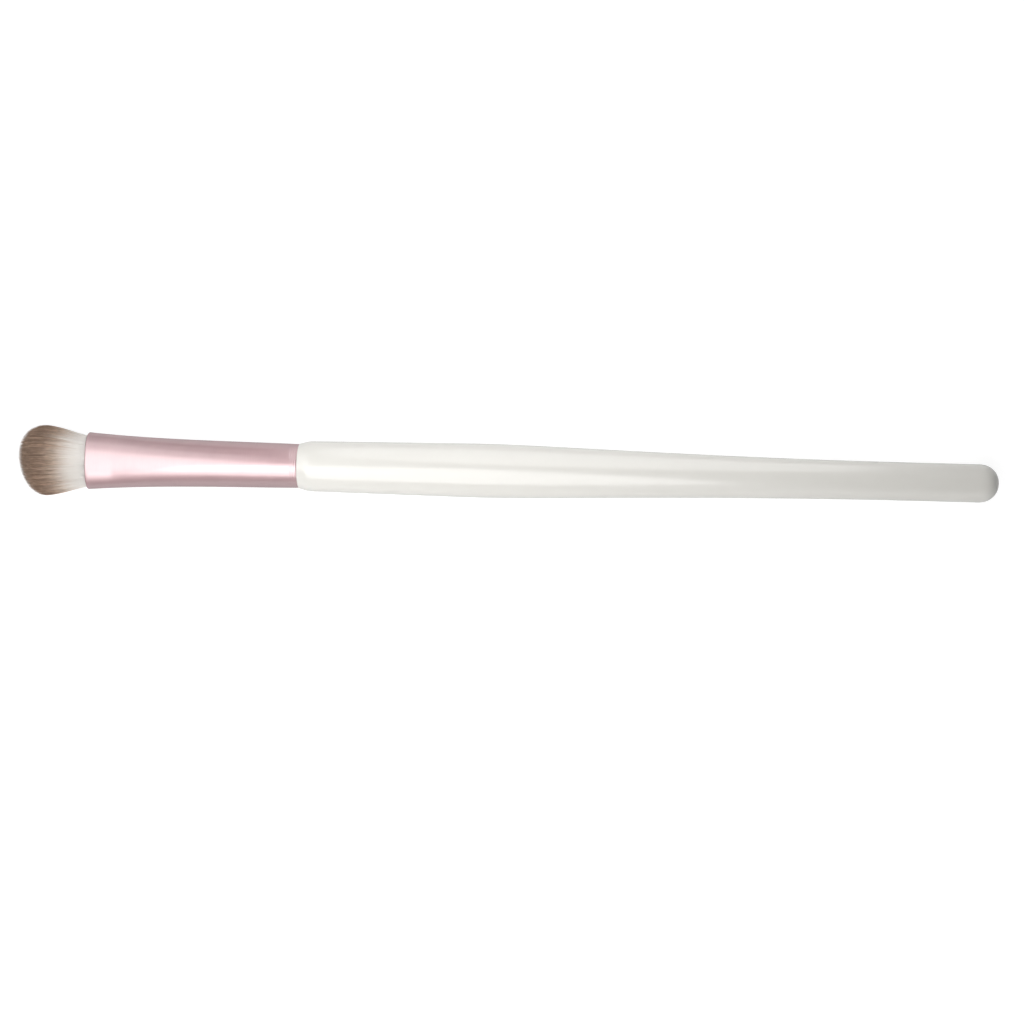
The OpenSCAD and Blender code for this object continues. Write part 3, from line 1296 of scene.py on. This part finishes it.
    def paths(self, rng: np.random.Generator) -> tuple[np.ndarray, ...]:
        """Way of each filament through the head.

        A filament is drawn to its lock's middle and leans with the square of its share of the
        way, and is pressed under the dome. The lean is less by a power of the reach of its start.

        Args:
            rng: Source of the random draws.

        Returns:
            Start and lock of each filament, and distance in front of the mouth, y and z by
            filament and by station.
        """
        seeds, middles, lock = self.starts(rng)
        long = self.reaches(rng, seeds, lock)[:, None]
        s = -self.buried + np.array([*self.stations, 1.0]) * (long + self.buried)
        bend = np.clip(s / long, 0, 1) ** 2
        drawn = seeds[:, None] + (middles - seeds)[:, None] * (self.gather * bend)[..., None]
        tight = rng.uniform(self.tight, 1, (self.count, 1))
        y, z = self.spread(self.draped(drawn, s, tight), s)
        lean = rng.uniform(-1, 1, (self.locks, 2))[lock] * self.sway[0]
        lean = lean + rng.uniform(-1, 1, (self.count, 2)) * self.sway[1]
        calm, power = self.calm
        free = 1 - np.linalg.norm(seeds, axis=-1)[:, None] ** power * calm
        y = y + lean[:, None, 0] * free * bend
        z = z + lean[:, None, 1] * free * bend
        return seeds, lock, s, y, z

    def corners(
        self, rng: np.random.Generator, s: np.ndarray, y: np.ndarray, z: np.ndarray
    ) -> np.ndarray:
        """Corners of filaments: a turned triangle at each station, and a point at the tip.

        The radius is full up to the taper and then falls as 1 less a power of the rest.

        Args:
            rng: Source of the random draws.
            s: Distance in front of the mouth, by filament and by station.
            y: Place across, likewise.
            z: Height, likewise.

        Returns:
            Points by filament, by corner and by axis.
        """
        start, span, power = self.taper
        full = 1 - np.clip((np.array(self.stations) - start) / span, 0, 1) ** power
        turn = rng.uniform(0, 2 * math.pi, self.count)[:, None]
        turn = turn + np.arange(SIDES) * 2 * math.pi / SIDES
        reach = self.diameter / 2 * full[:, None]
        corner_y = y[:, :-1, None] + reach * np.cos(turn)[:, None]
        corner_z = z[:, :-1, None] + reach * np.sin(turn)[:, None]
        x = self.layout.mouth_x - s
        corner_x = np.broadcast_to(x[:, :-1, None], corner_y.shape)
        rings = columns(corner_x, corner_y, corner_z).reshape(self.count, -1, 3)
        tips = columns(x[:, -1:], y[:, -1:], z[:, -1:])
        return np.concatenate([rings, tips], axis=1)

    def charts(
        self, rng: np.random.Generator, seeds: np.ndarray, lock: np.ndarray, s: np.ndarray
    ) -> np.ndarray:
        """Chart of filaments: u picks the shade of lock, clump and strand, v is the depth.

        Args:
            rng: Source of the random draws.
            seeds: Start of each filament.
            lock: Number of its lock.
            s: Distance in front of the mouth, by filament and by station.

        Returns:
            U and v by filament and by corner.
        """
        cell = (seeds + 1) * (self.width / 2, self.thickness / 2) / self.clump_size
        across, through = np.floor(cell).astype(int).T
        grid = (self.clump_grid, self.clump_grid)
        clump = rng.uniform(-self.clump_strip, self.clump_strip, grid)[across, through]
        strip = rng.uniform(*self.lock_strips, self.locks)[lock] + clump
        strip = strip + rng.uniform(-self.strand_strip, self.strand_strip, self.count)
        depth = self.below_tips(seeds[:, None], s)
        v = np.repeat(depth[:, :-1, None], SIDES, axis=-1)
        u = strip[:, None, None] + np.broadcast_to(np.arange(SIDES) * self.side_strip, v.shape)
        chart = columns(u, v).reshape(self.count, -1, 2)
        tips = columns(strip[:, None] + self.side_strip, depth[:, -1:])
        return np.concatenate([chart, tips], axis=1)

    def skin(self, points: np.ndarray, chart: np.ndarray) -> Surface:
        """Faces of filaments: quads between rings, triangles at the tip, and one at the root.

        Args:
            points: Points by filament, by corner and by axis.
            chart: U and v by filament and by corner.

        Returns:
            All the filaments as one surface of closed skins.
        """
        count, each = points.shape[:2]
        base = np.arange(count)[:, None, None] * each
        here = np.arange(SIDES)
        ahead = (here + 1) % SIDES
        tip = each - 1
        top = tip - SIDES
        low = np.arange(0, top, SIDES)[:, None]
        sides = columns(low + here, low + SIDES + here, low + SIDES + ahead, low + ahead)
        tips = columns(top + here, np.full(SIDES, tip), top + ahead)
        ends = np.concatenate([tips, here[None]])
        return Surface(
            points.reshape(-1, 3),
            (sides.reshape(1, -1, 4) + base).reshape(-1, 4),
            (ends[None] + base).reshape(-1, 3),
            chart.reshape(-1, 2),
        )

    def roots(self) -> Surface:
        """Packed roots: the bore's own sections less the fit, with the groove for the thread.

        Returns:
            The closed skin.
        """
        at, long, deep = self.groove
        sloped = [at - deep, at, at + long, at + long + deep]
        u = np.array([self.root_recess, *np.linspace(*self.root_rings), *sloped, self.root_length])
        depth = np.where((u >= at) & (u <= at + long), deep, self.fit)
        rings = self.ferrule.rings(u, self.ferrule.wall + depth, self.root_around)
        return Surface.through_rings(rings, Ends.POLES)

    def build(self) -> list[bpy.types.Object]:
        """Makes the roots, the heart and the layers of filaments, which stand for the hair.

        Returns:
            The pieces, from the inside out.
        """
        roots = self.roots().piece("packed_roots")
        made = [finish_piece(roots, self.root_finish.material(), "hair")]
        rng = np.random.default_rng(self.seed)
        seeds, lock, s, y, z = self.paths(rng)
        points = self.corners(rng, s, y, z)
        chart = self.charts(rng, seeds, lock, s)
        dye = self.finish.material()
        made.append(finish_piece(self.heart().piece("bundle_heart"), dye, "hair"))
        cuts = np.linspace(0, self.count, len(self.layers) + 1).astype(int)
        for name, a, b in zip(self.layers, cuts, cuts[1:]):
            layer = self.skin(points[a:b], chart[a:b]).piece(name)
            made.append(finish_piece(layer, dye, "hair"))
        return made


@dataclass(frozen=True)
class InnerParts:
    """Pieces inside the ferrule that keep their CAD shape."""

    thread: WaxedThread = WaxedThread()
    hard_glue: SetGlue = SetGlue(
        "hard_glue", light=(0.66, 0.47, 0.19), dark=(0.50, 0.32, 0.10), rough=0.16
    )
    wood_glue: SetGlue = SetGlue(
        "wood_glue", light=(0.74, 0.66, 0.47), dark=(0.62, 0.53, 0.35), rough=0.45
    )

    def dress(self) -> list[bpy.types.Object]:
        """Gives each CAD node its material.

        Returns:
            The nodes.
        """
        made = []
        finishes: dict[str, WaxedThread | SetGlue] = {
            "binding_thread": self.thread,
            "glue_plug": self.hard_glue,
            "handle_adhesive": self.wood_glue,
        }
        for name, finish in finishes.items():
            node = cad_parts[name]
            worn = finish.material()
            if not node.material_slots:
                node.data.materials.append(worn)
            for place in node.material_slots:
                place.material = worn
            log.info("%s: CAD node with material %s", name, worn.name)
            made.append(node)
        return made


# Studio


@dataclass(frozen=True)
class Softbox:
    """Oval softbox, over the brush or beside it.

    Attributes:
        centre: Its middle.
        size: Its length along X, and along Y or upwards.
        radiance: Brightness of its face, where 1 is white.
        facing: Way that it shines.
    """

    centre: Triple
    size: Pair
    radiance: float
    facing: Facing = Facing.DOWN

    def build(self) -> bpy.types.Object:
        """Makes the lamp. Its power is radiance times pi times its area.

        Returns:
            The lamp.
        """
        lamp = bpy.data.lights.new("softbox", "AREA")
        lamp.shape = "ELLIPSE"
        lamp.size, lamp.size_y = self.size
        lamp.energy = self.radiance * math.pi * math.pi / 4 * self.size[0] * self.size[1]
        made = placed("softbox", lamp)
        made.location = self.centre
        made.rotation_euler = (self.facing.value, 0, 0)
        made.visible_camera = False
        return made


@dataclass(frozen=True)
class Tent:
    """White tent with a dim opening overhead, as a world.

    Attributes:
        level: Brightness of its walls, where 1 is white.
        lean: Change of the brightness towards each axis.
        opening: Direction of the opening.
        dimmer: How much darker the middle of the opening is.
        narrow: How fast the opening ends around its middle.
    """

    level: float = 0.5785
    lean: Triple = (0.1703, -0.2904, 0.0)
    opening: Triple = (0.138, -0.180, 0.974)
    dimmer: float = 1.486
    narrow: float = 1.903

    def build(self) -> None:
        """Makes the world, which the camera sees as white.

        Brightness is level, plus lean times the direction, less dimmer times e to narrow times
        the cosine from the opening less 1, and never below 0.
        """
        world = bpy.data.worlds.new("tent")
        world.use_nodes = True
        bpy.context.scene.world = world
        n = Nodes(world.node_tree)
        way = n.add("ShaderNodeTexCoord").outputs["Generated"]
        near = n.math("MULTIPLY", n.math("SUBTRACT", n.dot(way, self.opening), 1.0), self.narrow)
        hole = n.math("MULTIPLY", n.math("POWER", math.e, near), self.dimmer)
        wall = n.math("ADD", n.dot(way, self.lean), self.level)
        light = n.math("MAXIMUM", n.math("SUBTRACT", wall, hole), 0.0)
        seen = n.add("ShaderNodeLightPath").outputs["Is Camera Ray"]
        background = n.add("ShaderNodeBackground")
        n.join(n.math("MAXIMUM", light, seen), background.inputs["Strength"])
        output = n.add("ShaderNodeOutputWorld")
        n.join(background.outputs[0], output.inputs["Surface"])


@dataclass(frozen=True)
class Studio:
    """Pale table in a tent, with softboxes and the camera straight above.

    Attributes:
        softboxes: Three over the brush, and three beside it.
        floor_size: Width of the table.
        floor_middle: Width of the table's middle square.
        floor_glow: Brightness of the table's own glow to the camera, where 1 is white.
        floor_reflected: Brightness of that glow in reflections and glass.
        glow_share: Share of the glow in what is seen, next to the lit table.
        near_clip: Distance at which the camera starts to see.
        camera_turn: Turn of the camera about Z, in degrees.
    """

    softboxes: tuple[Softbox, ...] = (
        Softbox((-0.02592, -0.1327, 0.1546), (0.1982, 0.2865), 2.43),
        Softbox((-0.2244, 0.09124, 0.2014), (0.2908, 0.3646), 1.089),
        Softbox((-0.1138, -0.028, 0.1536), (0.1153, 0.1662), 1.27),
        Softbox((0.0231, 0.1228, 0.07623), (0.1522, 0.4073), 1.53, Facing.TO_MINUS_Y),
        Softbox((-0.1826, 0.1726, 0.07616), (0.2022, 0.1561), 0.58, Facing.TO_MINUS_Y),
        Softbox((0.13, -0.17, 0.07), (0.2, 0.14), 0.32, Facing.TO_PLUS_Y),
    )
    tent: Tent = Tent()
    floor_size: float = 4.0
    floor_middle: float = 1.0
    floor_colour: Colour = (0.92, 0.92, 0.92)
    floor_glow: float = 1.3
    floor_reflected: float = 0.53
    glow_share: float = 0.65
    focal_mm: float = 50
    sensor_mm: float = 36
    near_clip: float = 0.01
    camera_at: Triple = (0.00082, -0.007043, 0.25174)
    camera_turn: float = 1.467

    def floor(self) -> bpy.types.Object:
        """Flat table at z = 0: a grid of x and y, with one more ring out to its edge.

        Returns:
            The table.
        """
        half, middle = self.floor_size / 2, self.floor_middle / 2
        line = np.array([-half, -middle, middle, half])
        side = len(line)
        x, y = np.meshgrid(line, line, indexing="ij")
        points = columns(x, y, np.zeros_like(x)).reshape(-1, 3)
        i, j = np.meshgrid(np.arange(side - 1), np.arange(side - 1), indexing="ij")
        first = (i * side + j).ravel()
        quads = columns(first, first + side, first + side + 1, first + 1)
        table = Surface(points, quads, np.zeros((0, 3), int)).piece("table")
        table.data.materials.append(self.floor_material())
        return table

    def floor_material(self) -> bpy.types.Material:
        """Matt table that keeps shadows and glows for the camera, reflections and glass.

        Returns:
            The material.
        """
        r = Recipe("pale_table")
        r.tree.nodes.remove(r.shader)
        paths = r.add("ShaderNodeLightPath").outputs
        camera = paths["Is Camera Ray"]
        seen = r.math("MAXIMUM", camera, paths["Is Glossy Ray"])
        seen = r.math("MAXIMUM", seen, paths["Is Transmission Ray"])
        extra = r.math("MULTIPLY", camera, self.floor_glow - self.floor_reflected)
        matt = r.add("ShaderNodeBsdfDiffuse")
        matt.inputs["Color"].default_value = (*self.floor_colour, 1)
        glow = r.add("ShaderNodeEmission")
        r.join(r.math("ADD", extra, self.floor_reflected), glow.inputs["Strength"])
        both = r.add("ShaderNodeMixShader")
        r.join(r.math("MULTIPLY", seen, self.glow_share), both.inputs[0])
        r.join(matt.outputs[0], both.inputs[1])
        r.join(glow.outputs[0], both.inputs[2])
        r.join(both.outputs[0], r.output.inputs["Surface"])
        return r.material

    def camera(self) -> bpy.types.Object:
        """Camera straight above the brush, turned as the photograph is.

        Returns:
            The camera.
        """
        lens = bpy.data.cameras.new("camera")
        lens.lens = self.focal_mm
        lens.sensor_width = self.sensor_mm
        lens.clip_start = self.near_clip
        made = placed("camera", lens)
        made.location = self.camera_at
        made.rotation_euler = (0, 0, math.radians(self.camera_turn))
        bpy.context.scene.camera = made
        return made

    def build(self) -> None:
        """Sets the table, the tent, the softboxes, the camera and the plain view transform."""
        self.floor()
        self.tent.build()
        for softbox in self.softboxes:
            softbox.build()
        self.camera()
        bpy.context.scene.view_settings.view_transform = "Standard"


def main() -> None:
    """Builds the sub-assemblies in order and reports each piece."""
    logging.basicConfig(level=logging.INFO, format="%(name)s: %(message)s")
    layout = Layout()
    ferrule = Ferrule(layout)
    made = [*Handle(layout).build(), *ferrule.build(), *Head(layout, ferrule).build()]
    made += InnerParts().dress()
    Studio().build()
    log.info("%d pieces", len(made))


if __name__ == "__main__":
    main()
○ ○ ○ ○
Prompt.
Reproduce exactly, please, only the lines from the start of the data above to the line that contains "through the head.", with both ends kept.

Solution to this problem.
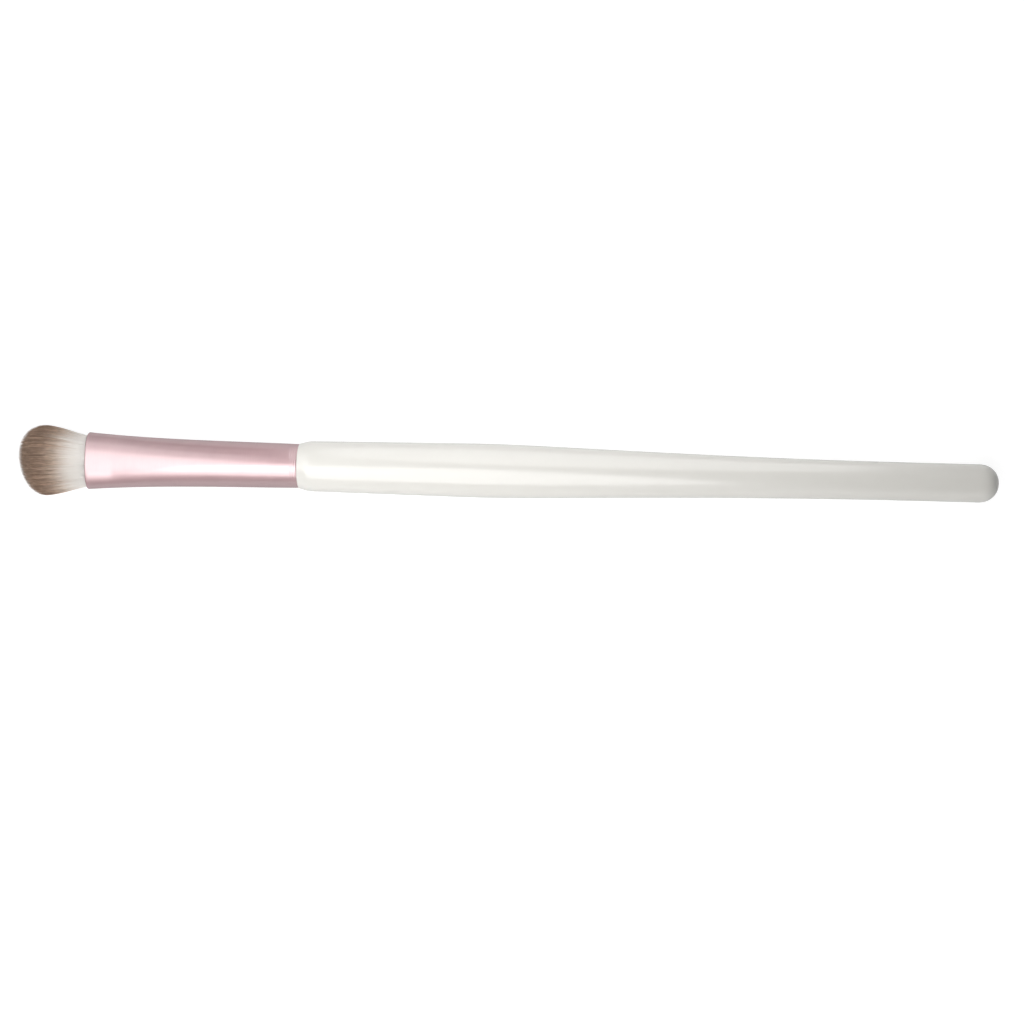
The OpenSCAD and Blender code for this object continues. Write part 3, from line 1296 of scene.py on. This part finishes it.
    def paths(self, rng: np.random.Generator) -> tuple[np.ndarray, ...]:
        """Way of each filament through the head.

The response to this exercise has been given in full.